▶ What to produce
Copy only this range: the line with "Give this object's" through the final line of the material, inclusive at both ends.

▶ Listed entries
— START —
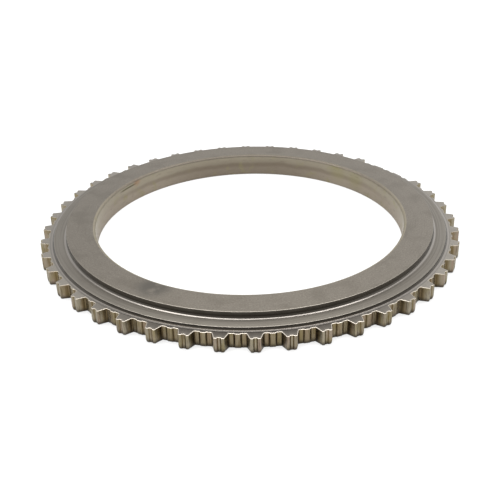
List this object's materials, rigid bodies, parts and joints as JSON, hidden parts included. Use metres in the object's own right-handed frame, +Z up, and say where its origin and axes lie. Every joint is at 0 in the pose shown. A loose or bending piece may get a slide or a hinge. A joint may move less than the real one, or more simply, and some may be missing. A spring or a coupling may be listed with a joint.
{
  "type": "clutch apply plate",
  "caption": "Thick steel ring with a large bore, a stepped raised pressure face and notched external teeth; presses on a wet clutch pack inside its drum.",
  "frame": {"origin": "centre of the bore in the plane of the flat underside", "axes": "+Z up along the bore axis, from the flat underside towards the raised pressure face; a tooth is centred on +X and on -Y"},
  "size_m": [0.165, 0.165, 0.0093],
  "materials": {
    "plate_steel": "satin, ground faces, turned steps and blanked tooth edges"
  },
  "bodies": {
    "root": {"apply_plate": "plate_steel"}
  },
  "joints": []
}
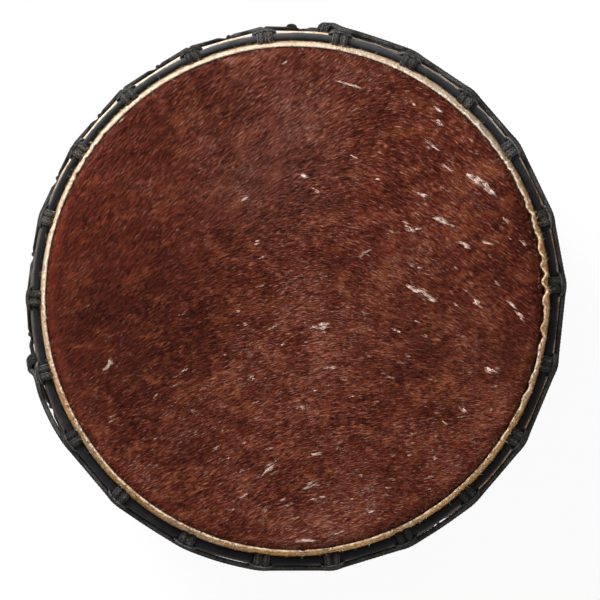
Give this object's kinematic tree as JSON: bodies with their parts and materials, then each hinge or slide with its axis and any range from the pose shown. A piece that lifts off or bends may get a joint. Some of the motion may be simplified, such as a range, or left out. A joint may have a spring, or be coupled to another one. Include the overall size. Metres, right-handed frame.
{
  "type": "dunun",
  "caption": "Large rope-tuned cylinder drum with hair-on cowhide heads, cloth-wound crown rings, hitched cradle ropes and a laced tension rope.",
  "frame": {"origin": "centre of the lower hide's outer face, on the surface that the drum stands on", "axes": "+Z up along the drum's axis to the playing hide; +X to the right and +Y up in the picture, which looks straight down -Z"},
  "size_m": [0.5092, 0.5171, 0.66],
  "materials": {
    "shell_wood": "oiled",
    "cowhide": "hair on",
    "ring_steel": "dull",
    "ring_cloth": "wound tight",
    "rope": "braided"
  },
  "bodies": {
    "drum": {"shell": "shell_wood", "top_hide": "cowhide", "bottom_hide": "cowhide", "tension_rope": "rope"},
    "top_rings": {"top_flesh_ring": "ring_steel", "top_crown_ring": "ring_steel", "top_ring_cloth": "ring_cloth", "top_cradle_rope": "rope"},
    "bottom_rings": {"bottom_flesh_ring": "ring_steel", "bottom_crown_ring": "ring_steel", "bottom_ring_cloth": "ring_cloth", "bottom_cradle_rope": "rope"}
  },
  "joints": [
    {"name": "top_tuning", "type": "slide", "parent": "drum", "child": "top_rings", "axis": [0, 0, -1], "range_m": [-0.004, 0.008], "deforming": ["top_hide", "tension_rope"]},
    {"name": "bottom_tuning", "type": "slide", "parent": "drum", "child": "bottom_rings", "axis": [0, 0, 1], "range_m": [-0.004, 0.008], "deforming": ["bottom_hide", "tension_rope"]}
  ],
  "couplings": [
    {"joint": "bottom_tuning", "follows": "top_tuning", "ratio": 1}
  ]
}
— END —
▶ Written response
Give this object's kinematic tree as JSON: bodies with their parts and materials, then each hinge or slide with its axis and any range from the pose shown. A piece that lifts off or bends may get a joint. Some of the motion may be simplified, such as a range, or left out. A joint may have a spring, or be coupled to another one. Include the overall size. Metres, right-handed frame.
{
  "type": "dunun",
  "caption": "Large rope-tuned cylinder drum with hair-on cowhide heads, cloth-wound crown rings, hitched cradle ropes and a laced tension rope.",
  "frame": {"origin": "centre of the lower hide's outer face, on the surface that the drum stands on", "axes": "+Z up along the drum's axis to the playing hide; +X to the right and +Y up in the picture, which looks straight down -Z"},
  "size_m": [0.5092, 0.5171, 0.66],
  "materials": {
    "shell_wood": "oiled",
    "cowhide": "hair on",
    "ring_steel": "dull",
    "ring_cloth": "wound tight",
    "rope": "braided"
  },
  "bodies": {
    "drum": {"shell": "shell_wood", "top_hide": "cowhide", "bottom_hide": "cowhide", "tension_rope": "rope"},
    "top_rings": {"top_flesh_ring": "ring_steel", "top_crown_ring": "ring_steel", "top_ring_cloth": "ring_cloth", "top_cradle_rope": "rope"},
    "bottom_rings": {"bottom_flesh_ring": "ring_steel", "bottom_crown_ring": "ring_steel", "bottom_ring_cloth": "ring_cloth", "bottom_cradle_rope": "rope"}
  },
  "joints": [
    {"name": "top_tuning", "type": "slide", "parent": "drum", "child": "top_rings", "axis": [0, 0, -1], "range_m": [-0.004, 0.008], "deforming": ["top_hide", "tension_rope"]},
    {"name": "bottom_tuning", "type": "slide", "parent": "drum", "child": "bottom_rings", "axis": [0, 0, 1], "range_m": [-0.004, 0.008], "deforming": ["bottom_hide", "tension_rope"]}
  ],
  "couplings": [
    {"joint": "bottom_tuning", "follows": "top_tuning", "ratio": 1}
  ]
}